__REQUIREMENT__.
Extract each line of the data below exactly as written.

__COLLECTED DATA__.
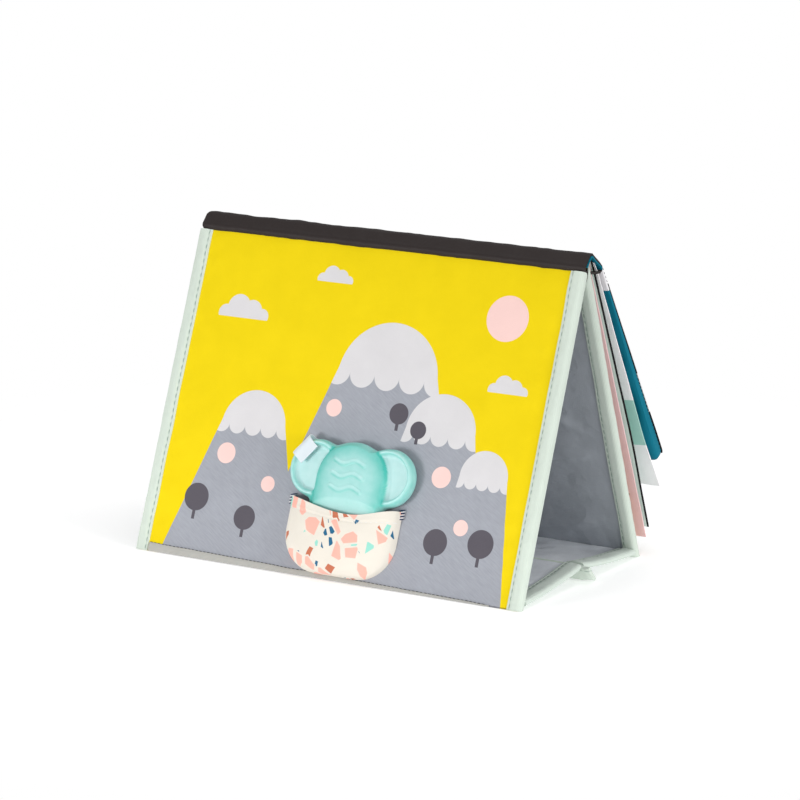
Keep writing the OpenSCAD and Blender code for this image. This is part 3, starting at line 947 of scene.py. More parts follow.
WHITE_LEAF = LeafPrint("white_leaf", (250, 246, 248), band=(170, 212, 202),
                       band_at=(98.0, 132.0), sheen=0.05)
TEAL = QuiltCloth("teal_cloth", (0, 112, 134), roughness=0.7, sheen=0.0, crease=0.0008)
CONTRAST = ContrastPrint("contrast_print_cloth", (20, 20, 23), roughness=0.7, sheen=0.0,
                         crease=0.0008)
# Thread of the tape's stitches, made darker than the thread itself so that it also carries painted
# shade of the needle holes.
STITCH = Thread("tape_stitches", (132, 156, 144))
NAVY_STITCH = Thread("navy_stitches", (30, 50, 86))
WHITE_STITCH = Thread("white_stitches", (228, 228, 230))
DARK_STITCH = Thread("black_stitches", (24, 24, 28))
SILICONE = Silicone("mint_silicone", (66, 180, 168), (198, 230, 230))
BOARD = Board("grey_board", (196, 188, 172))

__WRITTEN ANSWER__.
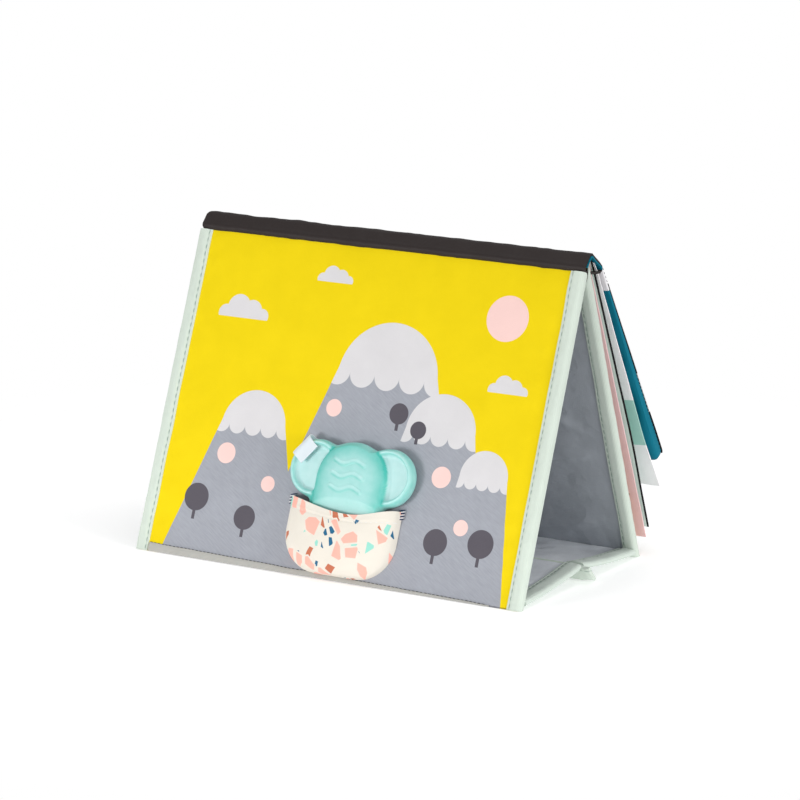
Keep writing the OpenSCAD and Blender code for this image. This is part 3, starting at line 947 of scene.py. More parts follow.
WHITE_LEAF = LeafPrint("white_leaf", (250, 246, 248), band=(170, 212, 202),
                       band_at=(98.0, 132.0), sheen=0.05)
TEAL = QuiltCloth("teal_cloth", (0, 112, 134), roughness=0.7, sheen=0.0, crease=0.0008)
CONTRAST = ContrastPrint("contrast_print_cloth", (20, 20, 23), roughness=0.7, sheen=0.0,
                         crease=0.0008)
# Thread of the tape's stitches, made darker than the thread itself so that it also carries painted
# shade of the needle holes.
STITCH = Thread("tape_stitches", (132, 156, 144))
NAVY_STITCH = Thread("navy_stitches", (30, 50, 86))
WHITE_STITCH = Thread("white_stitches", (228, 228, 230))
DARK_STITCH = Thread("black_stitches", (24, 24, 28))
SILICONE = Silicone("mint_silicone", (66, 180, 168), (198, 230, 230))
BOARD = Board("grey_board", (196, 188, 172))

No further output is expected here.